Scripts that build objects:
───

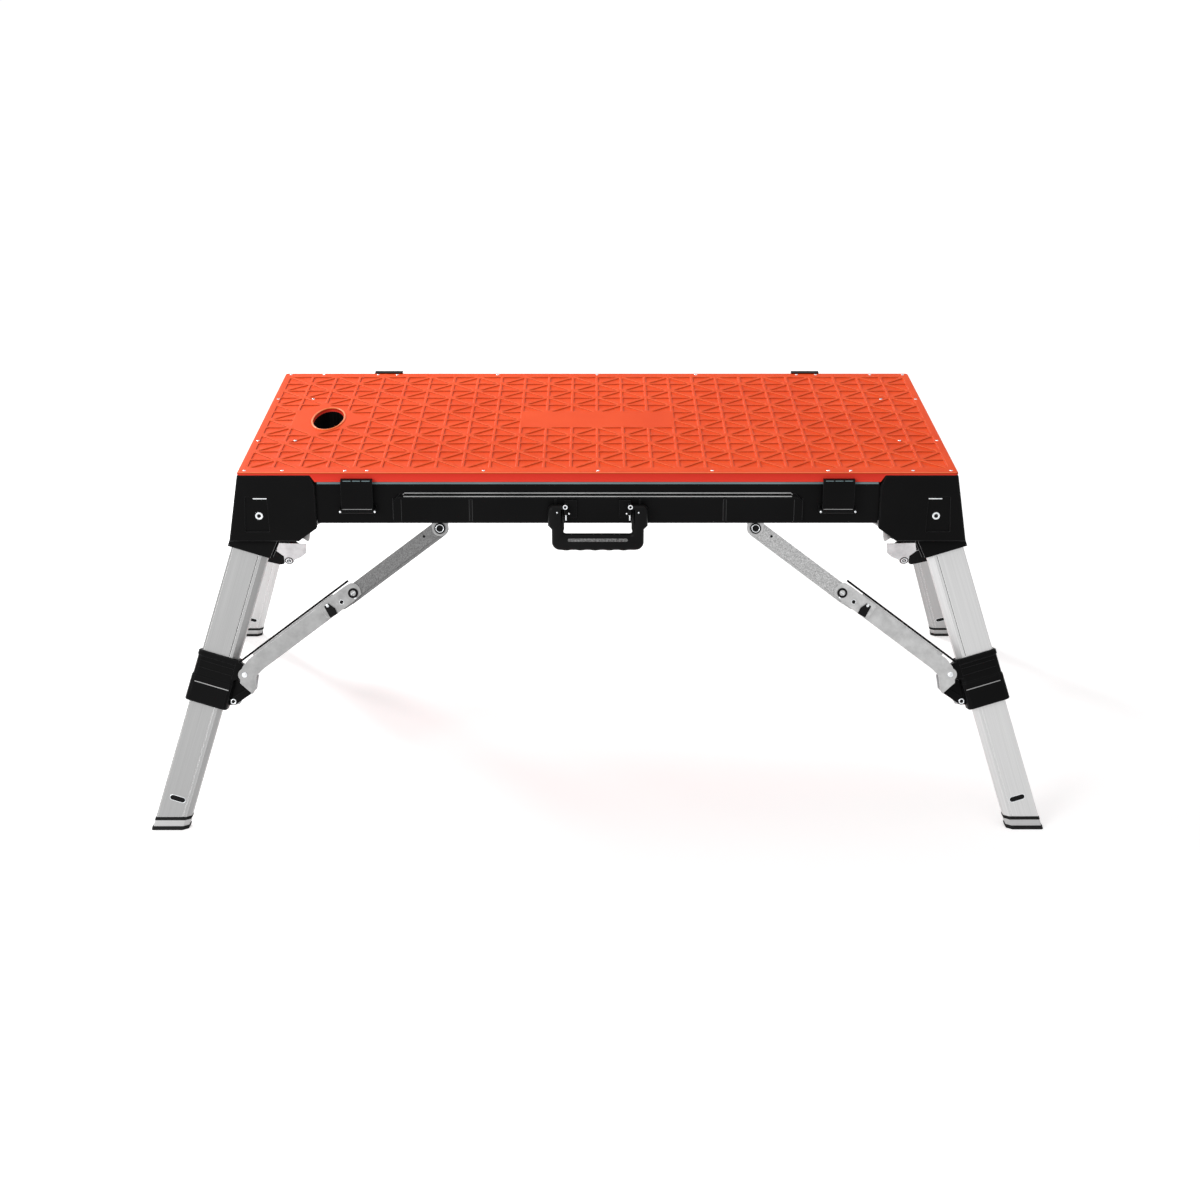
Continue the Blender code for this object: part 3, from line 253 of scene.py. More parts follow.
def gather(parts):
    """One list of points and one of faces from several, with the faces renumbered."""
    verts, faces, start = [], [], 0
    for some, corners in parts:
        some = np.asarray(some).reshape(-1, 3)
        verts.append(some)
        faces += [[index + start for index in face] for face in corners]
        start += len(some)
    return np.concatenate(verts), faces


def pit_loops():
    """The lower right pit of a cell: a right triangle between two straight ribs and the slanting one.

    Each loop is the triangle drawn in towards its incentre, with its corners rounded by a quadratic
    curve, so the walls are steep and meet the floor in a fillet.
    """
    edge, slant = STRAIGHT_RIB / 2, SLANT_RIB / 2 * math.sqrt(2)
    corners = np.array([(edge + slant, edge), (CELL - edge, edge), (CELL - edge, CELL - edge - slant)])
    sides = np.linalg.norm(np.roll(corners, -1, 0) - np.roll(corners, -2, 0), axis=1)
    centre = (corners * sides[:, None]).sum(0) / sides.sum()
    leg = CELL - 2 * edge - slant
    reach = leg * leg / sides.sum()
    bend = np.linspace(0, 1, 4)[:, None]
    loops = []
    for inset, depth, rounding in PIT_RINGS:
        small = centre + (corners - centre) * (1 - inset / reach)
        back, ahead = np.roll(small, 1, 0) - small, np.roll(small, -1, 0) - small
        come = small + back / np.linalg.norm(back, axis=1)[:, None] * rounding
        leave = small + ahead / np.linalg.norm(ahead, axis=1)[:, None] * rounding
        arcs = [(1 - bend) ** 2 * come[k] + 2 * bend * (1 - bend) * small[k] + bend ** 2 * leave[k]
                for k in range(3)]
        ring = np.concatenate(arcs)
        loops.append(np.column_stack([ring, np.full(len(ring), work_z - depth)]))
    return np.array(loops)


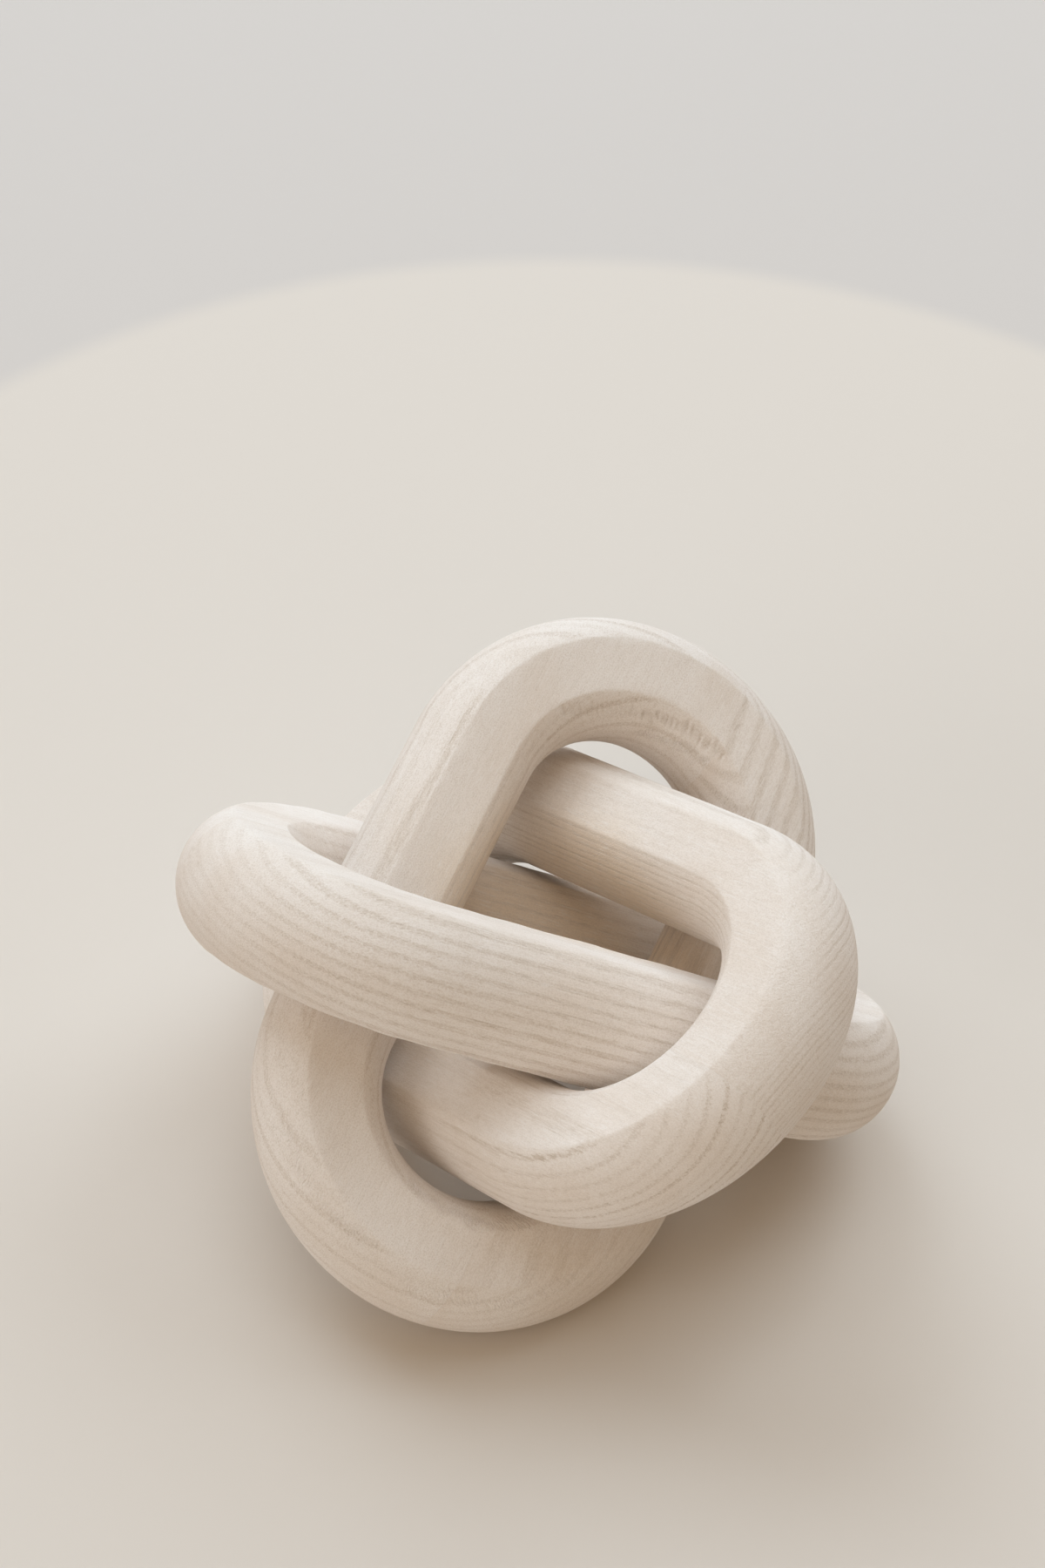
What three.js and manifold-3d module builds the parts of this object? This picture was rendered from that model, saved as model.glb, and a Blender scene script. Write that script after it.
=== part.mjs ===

───

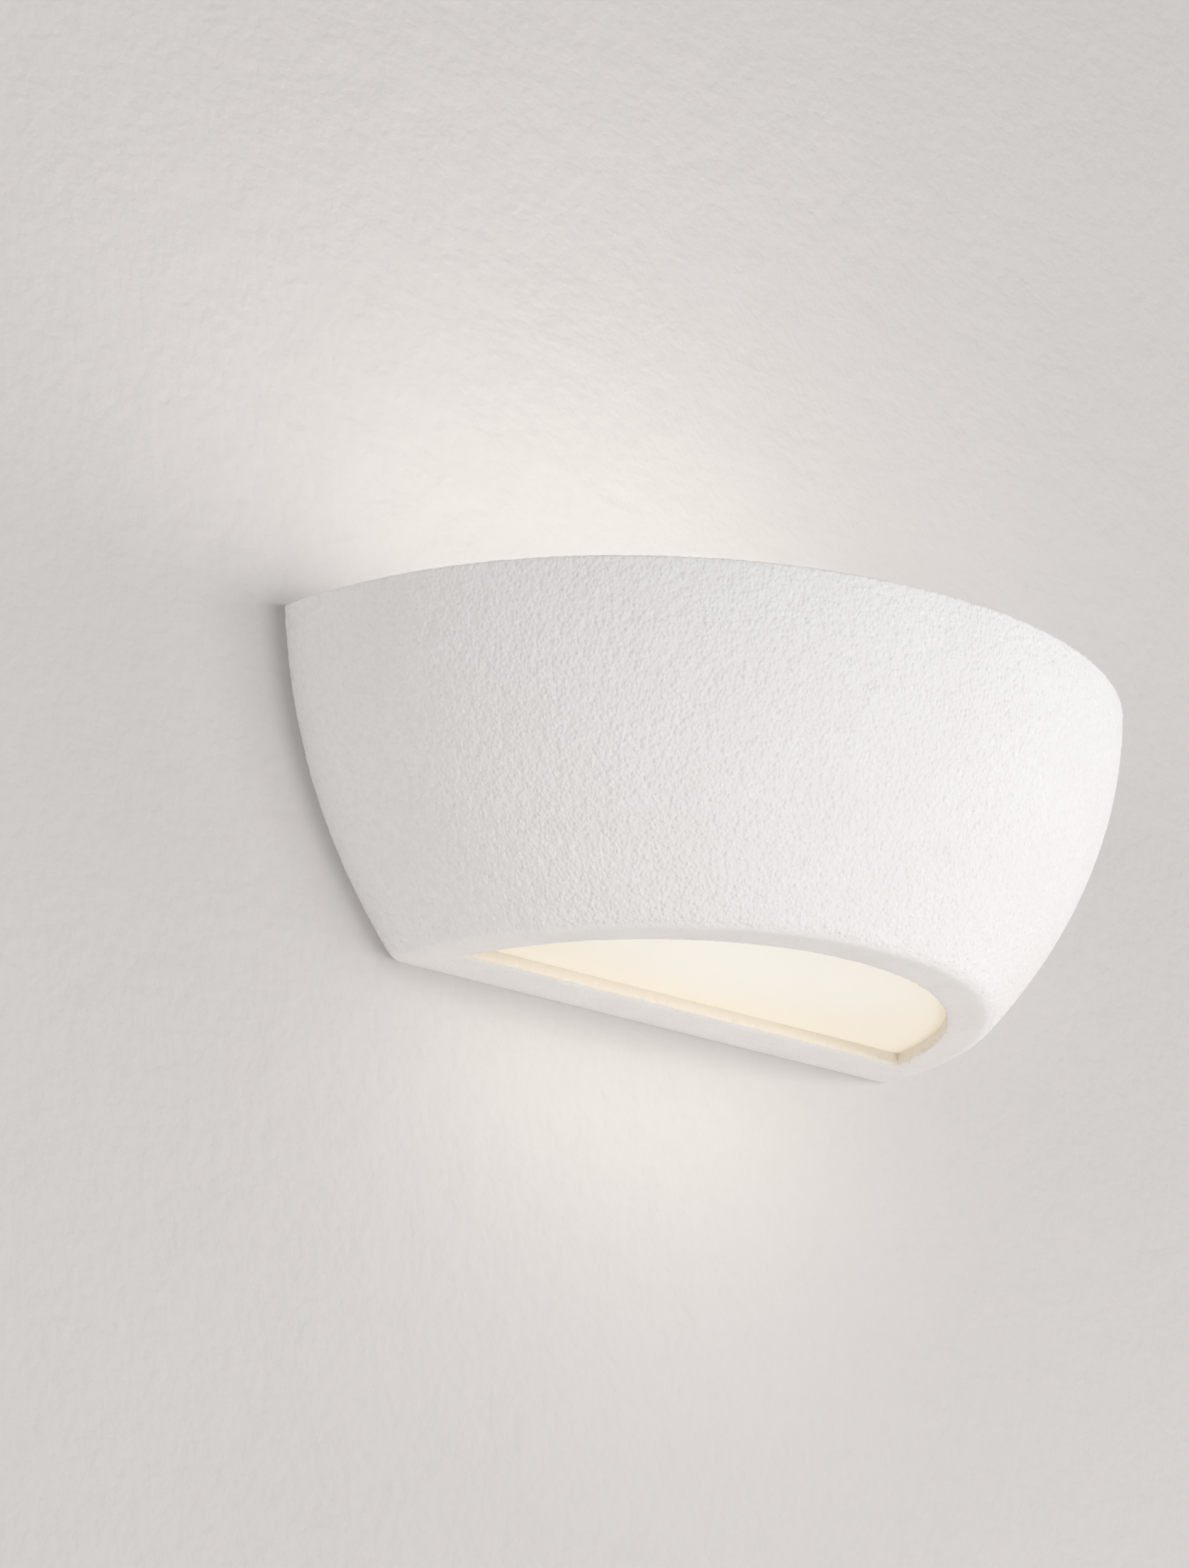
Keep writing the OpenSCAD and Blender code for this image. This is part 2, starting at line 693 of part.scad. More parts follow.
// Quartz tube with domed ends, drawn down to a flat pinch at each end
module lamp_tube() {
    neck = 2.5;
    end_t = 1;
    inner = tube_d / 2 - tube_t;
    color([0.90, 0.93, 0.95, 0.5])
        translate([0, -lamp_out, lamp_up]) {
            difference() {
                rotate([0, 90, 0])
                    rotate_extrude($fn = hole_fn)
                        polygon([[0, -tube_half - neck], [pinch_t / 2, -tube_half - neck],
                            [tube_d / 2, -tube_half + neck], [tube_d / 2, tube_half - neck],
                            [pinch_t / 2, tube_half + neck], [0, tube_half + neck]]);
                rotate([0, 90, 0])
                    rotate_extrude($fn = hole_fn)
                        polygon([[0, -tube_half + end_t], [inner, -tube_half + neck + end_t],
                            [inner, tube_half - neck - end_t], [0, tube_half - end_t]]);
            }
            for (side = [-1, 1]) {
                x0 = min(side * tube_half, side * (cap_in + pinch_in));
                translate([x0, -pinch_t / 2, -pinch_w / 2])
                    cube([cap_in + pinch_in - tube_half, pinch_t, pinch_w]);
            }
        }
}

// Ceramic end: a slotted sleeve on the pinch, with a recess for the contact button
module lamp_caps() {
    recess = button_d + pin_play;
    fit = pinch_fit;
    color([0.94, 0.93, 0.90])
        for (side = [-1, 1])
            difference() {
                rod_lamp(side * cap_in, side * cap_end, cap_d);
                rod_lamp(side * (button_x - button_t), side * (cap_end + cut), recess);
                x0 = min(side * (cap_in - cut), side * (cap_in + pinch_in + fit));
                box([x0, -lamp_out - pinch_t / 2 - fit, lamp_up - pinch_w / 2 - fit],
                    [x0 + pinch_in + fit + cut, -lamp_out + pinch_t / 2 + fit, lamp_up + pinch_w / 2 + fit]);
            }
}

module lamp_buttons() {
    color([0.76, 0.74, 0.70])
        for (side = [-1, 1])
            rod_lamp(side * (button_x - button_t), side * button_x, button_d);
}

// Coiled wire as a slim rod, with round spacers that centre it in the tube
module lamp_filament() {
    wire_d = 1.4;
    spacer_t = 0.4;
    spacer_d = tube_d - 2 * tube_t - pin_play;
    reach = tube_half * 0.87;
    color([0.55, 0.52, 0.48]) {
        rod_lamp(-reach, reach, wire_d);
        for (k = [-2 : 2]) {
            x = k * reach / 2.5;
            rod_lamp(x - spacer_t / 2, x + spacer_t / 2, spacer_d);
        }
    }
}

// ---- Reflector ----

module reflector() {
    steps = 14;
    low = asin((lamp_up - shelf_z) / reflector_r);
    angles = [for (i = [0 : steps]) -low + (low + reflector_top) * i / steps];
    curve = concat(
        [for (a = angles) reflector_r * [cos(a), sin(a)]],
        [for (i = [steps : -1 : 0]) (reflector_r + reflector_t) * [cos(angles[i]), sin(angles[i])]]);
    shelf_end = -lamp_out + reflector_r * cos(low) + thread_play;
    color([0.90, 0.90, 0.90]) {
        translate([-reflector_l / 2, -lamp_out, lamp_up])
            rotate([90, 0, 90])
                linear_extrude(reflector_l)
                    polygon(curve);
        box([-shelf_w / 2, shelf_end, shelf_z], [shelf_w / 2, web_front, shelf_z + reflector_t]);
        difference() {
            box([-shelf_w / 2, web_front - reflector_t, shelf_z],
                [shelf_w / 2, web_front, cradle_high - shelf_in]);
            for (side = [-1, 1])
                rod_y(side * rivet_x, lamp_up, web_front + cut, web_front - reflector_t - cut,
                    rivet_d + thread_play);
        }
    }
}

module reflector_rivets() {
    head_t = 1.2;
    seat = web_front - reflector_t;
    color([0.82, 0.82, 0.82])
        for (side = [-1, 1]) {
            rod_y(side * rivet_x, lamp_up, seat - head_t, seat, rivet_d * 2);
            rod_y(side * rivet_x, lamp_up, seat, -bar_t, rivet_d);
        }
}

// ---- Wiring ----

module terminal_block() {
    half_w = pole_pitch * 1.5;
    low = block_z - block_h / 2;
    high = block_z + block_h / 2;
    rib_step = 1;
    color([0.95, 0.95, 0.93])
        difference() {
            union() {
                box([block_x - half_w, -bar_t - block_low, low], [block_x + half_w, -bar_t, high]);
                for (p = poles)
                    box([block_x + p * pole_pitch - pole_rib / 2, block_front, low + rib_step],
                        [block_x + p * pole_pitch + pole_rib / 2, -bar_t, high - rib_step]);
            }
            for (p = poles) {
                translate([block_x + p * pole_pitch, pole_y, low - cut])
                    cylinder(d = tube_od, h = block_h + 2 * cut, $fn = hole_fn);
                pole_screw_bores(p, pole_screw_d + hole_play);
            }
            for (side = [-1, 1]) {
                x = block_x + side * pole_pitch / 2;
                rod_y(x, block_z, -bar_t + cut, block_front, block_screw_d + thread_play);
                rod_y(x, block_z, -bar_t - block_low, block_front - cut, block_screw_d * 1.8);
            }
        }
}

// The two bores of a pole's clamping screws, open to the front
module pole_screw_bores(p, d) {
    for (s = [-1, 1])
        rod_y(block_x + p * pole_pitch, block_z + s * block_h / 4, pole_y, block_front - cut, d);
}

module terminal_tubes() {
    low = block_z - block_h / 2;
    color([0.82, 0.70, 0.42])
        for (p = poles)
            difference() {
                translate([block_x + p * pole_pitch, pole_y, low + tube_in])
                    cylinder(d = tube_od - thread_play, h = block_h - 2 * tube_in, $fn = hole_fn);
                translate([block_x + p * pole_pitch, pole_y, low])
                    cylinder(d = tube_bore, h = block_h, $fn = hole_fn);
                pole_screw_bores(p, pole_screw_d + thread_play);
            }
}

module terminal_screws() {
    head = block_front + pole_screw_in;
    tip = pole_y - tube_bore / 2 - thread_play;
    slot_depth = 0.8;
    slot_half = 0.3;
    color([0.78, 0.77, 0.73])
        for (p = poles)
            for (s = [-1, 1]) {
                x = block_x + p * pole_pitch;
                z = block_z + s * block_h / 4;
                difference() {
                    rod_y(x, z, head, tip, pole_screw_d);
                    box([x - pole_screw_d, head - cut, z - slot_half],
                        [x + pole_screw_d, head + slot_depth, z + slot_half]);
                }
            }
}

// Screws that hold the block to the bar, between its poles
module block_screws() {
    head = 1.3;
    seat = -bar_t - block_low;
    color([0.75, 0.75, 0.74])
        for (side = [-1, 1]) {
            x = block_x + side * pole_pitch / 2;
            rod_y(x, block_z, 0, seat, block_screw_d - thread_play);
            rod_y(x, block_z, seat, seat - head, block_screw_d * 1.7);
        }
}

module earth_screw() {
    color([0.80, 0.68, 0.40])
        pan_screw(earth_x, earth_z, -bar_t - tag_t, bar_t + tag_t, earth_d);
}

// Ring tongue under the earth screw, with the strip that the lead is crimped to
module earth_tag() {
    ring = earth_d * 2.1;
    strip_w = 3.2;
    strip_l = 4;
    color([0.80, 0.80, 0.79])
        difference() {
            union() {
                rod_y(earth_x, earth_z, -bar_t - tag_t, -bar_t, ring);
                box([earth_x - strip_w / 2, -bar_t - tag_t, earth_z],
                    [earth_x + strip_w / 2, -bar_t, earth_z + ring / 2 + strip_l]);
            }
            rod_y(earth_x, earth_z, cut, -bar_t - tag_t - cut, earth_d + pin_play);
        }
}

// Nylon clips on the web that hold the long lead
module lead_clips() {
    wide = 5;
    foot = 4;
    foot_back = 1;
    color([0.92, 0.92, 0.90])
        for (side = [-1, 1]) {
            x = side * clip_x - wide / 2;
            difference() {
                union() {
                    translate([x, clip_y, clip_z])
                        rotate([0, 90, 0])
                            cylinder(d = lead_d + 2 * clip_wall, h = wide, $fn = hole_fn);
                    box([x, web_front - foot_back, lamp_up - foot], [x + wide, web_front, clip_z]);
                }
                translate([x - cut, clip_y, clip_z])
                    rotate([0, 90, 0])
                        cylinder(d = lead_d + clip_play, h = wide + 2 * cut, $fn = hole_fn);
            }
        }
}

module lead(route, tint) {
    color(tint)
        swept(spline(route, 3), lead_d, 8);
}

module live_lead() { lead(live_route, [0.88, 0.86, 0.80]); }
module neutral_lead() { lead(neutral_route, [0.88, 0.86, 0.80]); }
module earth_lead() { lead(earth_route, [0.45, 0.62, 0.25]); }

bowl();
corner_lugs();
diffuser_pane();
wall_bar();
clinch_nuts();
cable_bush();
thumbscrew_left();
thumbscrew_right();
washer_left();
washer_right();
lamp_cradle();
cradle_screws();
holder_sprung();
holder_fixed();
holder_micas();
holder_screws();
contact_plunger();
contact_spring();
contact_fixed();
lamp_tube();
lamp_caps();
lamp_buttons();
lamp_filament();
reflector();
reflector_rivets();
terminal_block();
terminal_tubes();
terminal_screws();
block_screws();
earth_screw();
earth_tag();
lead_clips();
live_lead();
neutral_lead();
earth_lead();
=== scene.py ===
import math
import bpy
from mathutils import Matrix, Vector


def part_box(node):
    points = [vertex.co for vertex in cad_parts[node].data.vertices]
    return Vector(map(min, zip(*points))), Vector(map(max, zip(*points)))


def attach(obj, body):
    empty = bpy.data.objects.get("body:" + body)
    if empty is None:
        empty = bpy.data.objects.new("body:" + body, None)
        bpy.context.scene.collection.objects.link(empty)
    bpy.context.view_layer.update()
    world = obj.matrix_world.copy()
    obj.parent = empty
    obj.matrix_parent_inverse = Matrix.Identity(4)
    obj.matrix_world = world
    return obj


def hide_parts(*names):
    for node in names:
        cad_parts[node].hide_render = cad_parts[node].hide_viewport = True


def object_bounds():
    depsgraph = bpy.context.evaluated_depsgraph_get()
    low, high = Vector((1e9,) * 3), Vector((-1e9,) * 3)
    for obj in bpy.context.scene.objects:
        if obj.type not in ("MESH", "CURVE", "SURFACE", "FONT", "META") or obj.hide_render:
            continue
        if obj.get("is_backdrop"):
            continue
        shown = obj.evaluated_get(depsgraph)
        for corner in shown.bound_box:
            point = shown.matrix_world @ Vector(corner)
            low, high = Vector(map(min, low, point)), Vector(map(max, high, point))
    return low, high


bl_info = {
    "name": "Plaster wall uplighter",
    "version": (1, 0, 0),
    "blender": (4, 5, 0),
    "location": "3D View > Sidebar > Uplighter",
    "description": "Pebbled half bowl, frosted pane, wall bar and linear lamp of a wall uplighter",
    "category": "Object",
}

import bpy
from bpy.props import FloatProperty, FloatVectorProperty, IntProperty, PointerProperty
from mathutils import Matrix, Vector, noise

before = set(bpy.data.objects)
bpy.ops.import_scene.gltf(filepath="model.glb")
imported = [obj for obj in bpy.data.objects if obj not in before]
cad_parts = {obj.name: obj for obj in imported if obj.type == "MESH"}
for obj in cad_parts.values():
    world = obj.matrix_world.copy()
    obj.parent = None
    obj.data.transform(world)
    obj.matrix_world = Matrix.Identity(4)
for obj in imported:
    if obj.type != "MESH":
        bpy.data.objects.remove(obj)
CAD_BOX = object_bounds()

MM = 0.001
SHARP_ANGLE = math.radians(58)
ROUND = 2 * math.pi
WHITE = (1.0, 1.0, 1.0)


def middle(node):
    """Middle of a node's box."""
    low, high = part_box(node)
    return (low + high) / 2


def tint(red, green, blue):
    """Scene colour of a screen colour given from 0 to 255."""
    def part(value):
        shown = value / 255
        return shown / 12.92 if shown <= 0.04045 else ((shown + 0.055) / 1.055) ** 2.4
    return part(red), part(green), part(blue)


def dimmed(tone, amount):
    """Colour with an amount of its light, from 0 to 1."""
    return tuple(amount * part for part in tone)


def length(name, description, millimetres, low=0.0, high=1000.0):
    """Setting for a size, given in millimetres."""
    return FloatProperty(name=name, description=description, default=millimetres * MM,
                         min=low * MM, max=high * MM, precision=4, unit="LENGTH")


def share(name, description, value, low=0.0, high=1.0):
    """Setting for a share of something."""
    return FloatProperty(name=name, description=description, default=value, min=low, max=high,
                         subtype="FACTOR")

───

AIM: Above are records; repeat only the lines starting at the line with "lead(live_route, [0.88, 0.86, 0.80]);" and ending at the line with "obj.matrix_parent_inverse = Matrix.Identity(4)", exactly as they appear, both included.

FINAL RESULT:
module live_lead() { lead(live_route, [0.88, 0.86, 0.80]); }
module neutral_lead() { lead(neutral_route, [0.88, 0.86, 0.80]); }
module earth_lead() { lead(earth_route, [0.45, 0.62, 0.25]); }

bowl();
corner_lugs();
diffuser_pane();
wall_bar();
clinch_nuts();
cable_bush();
thumbscrew_left();
thumbscrew_right();
washer_left();
washer_right();
lamp_cradle();
cradle_screws();
holder_sprung();
holder_fixed();
holder_micas();
holder_screws();
contact_plunger();
contact_spring();
contact_fixed();
lamp_tube();
lamp_caps();
lamp_buttons();
lamp_filament();
reflector();
reflector_rivets();
terminal_block();
terminal_tubes();
terminal_screws();
block_screws();
earth_screw();
earth_tag();
lead_clips();
live_lead();
neutral_lead();
earth_lead();
=== scene.py ===
import math
import bpy
from mathutils import Matrix, Vector


def part_box(node):
    points = [vertex.co for vertex in cad_parts[node].data.vertices]
    return Vector(map(min, zip(*points))), Vector(map(max, zip(*points)))


def attach(obj, body):
    empty = bpy.data.objects.get("body:" + body)
    if empty is None:
        empty = bpy.data.objects.new("body:" + body, None)
        bpy.context.scene.collection.objects.link(empty)
    bpy.context.view_layer.update()
    world = obj.matrix_world.copy()
    obj.parent = empty
    obj.matrix_parent_inverse = Matrix.Identity(4)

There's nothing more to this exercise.